Power-cycling or resetting a specific subsystem
Disconnecting a failed bus or sensor
Masking faulty data sources
Switching away from a suspected processor or path

Good isolation prevents fault propagation.

4.3 Fault Recovery

Recovery defines what the satellite does next.

Typical actions:

Reset a payload processor
Switch from OBC-A to OBC-B
Reconfigure buses or power paths
Enter safe mode
Continue operation in a degraded configuration

Recovery is usually hierarchical:

Payload-level recovery first
Platform-level recovery if needed
Safe mode as the last line of defense

Safe mode is not failure — it is controlled survival.

A practical lesson from NASA on spacecraft fault management:

NASA LLIS – Spacecraft Fault Management

5. Redundancy in Satellite Systems

Redundancy exists because space does not allow physical repair.
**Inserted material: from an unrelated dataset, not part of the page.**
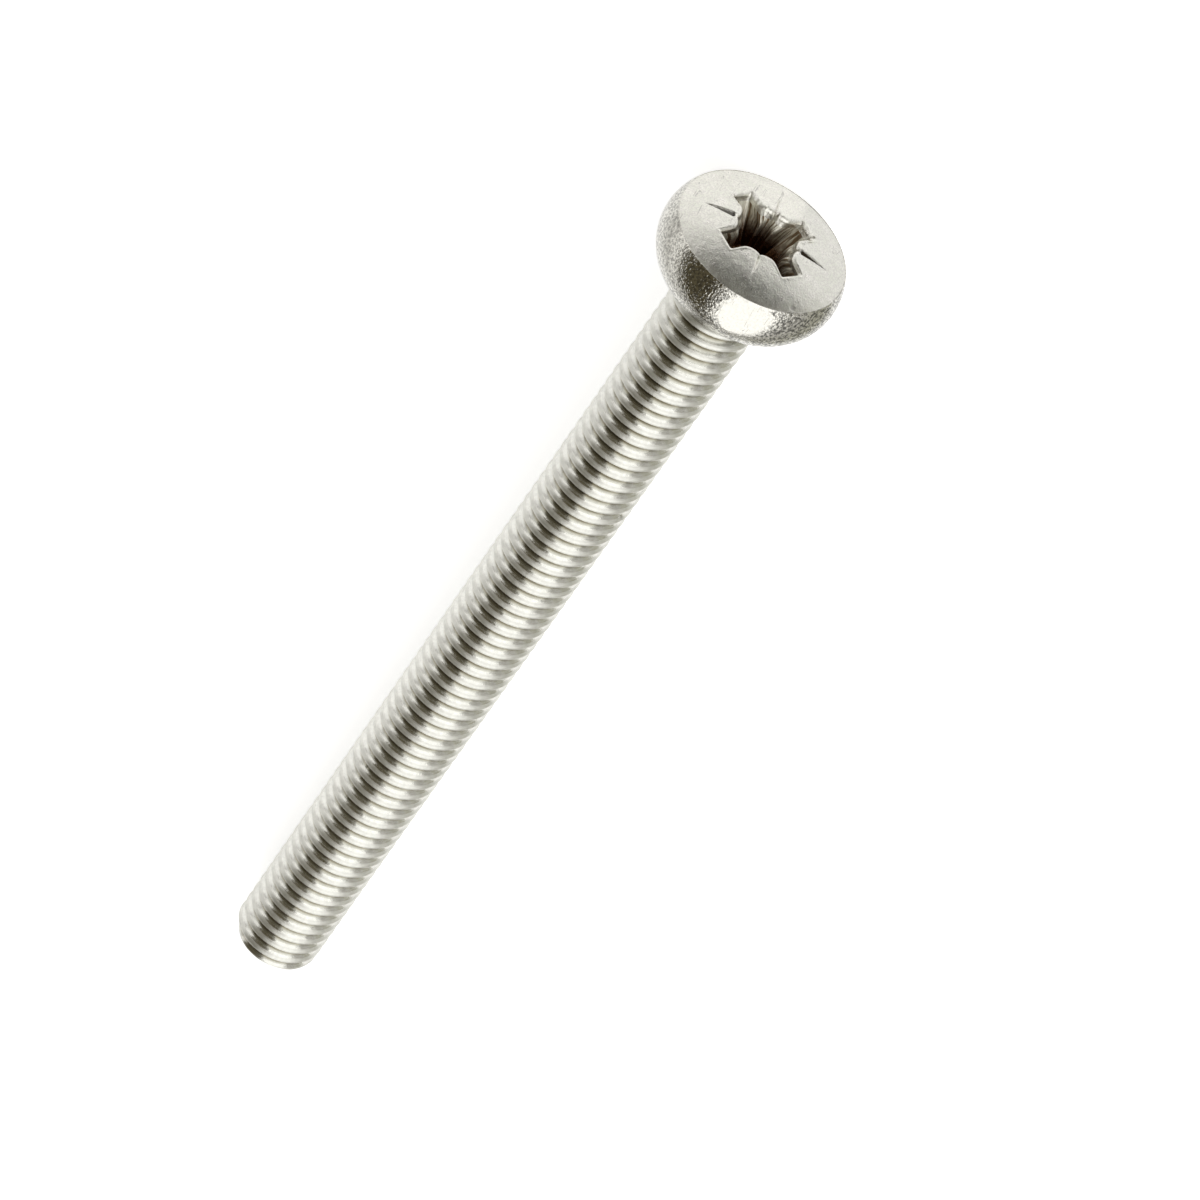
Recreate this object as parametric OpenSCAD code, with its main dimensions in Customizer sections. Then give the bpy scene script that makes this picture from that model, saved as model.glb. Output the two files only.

Common redundancy patterns

Cold redundancy (powered-off backup)
Warm redundancy (partially powered backup)
Hot redundancy (parallel operation)
Cross-strapped buses and power paths

What typically gets duplicated

OBCs (A/B chains)
Power regulation and critical rails
Communication paths
Reset and watchdog logic
Sometimes sensors and storage

Redundancy provides options; FDIR decides when and how to use them.

6. Key Takeaway

Satellite systems are designed around controlled failure.

The OBC keeps the satellite alive
The payload generates mission value
FDIR decides how the system survives faults
Redundancy makes recovery possible

In satellites, architecture defines not just how the system works —
but how it fails, and whether it survives that failure.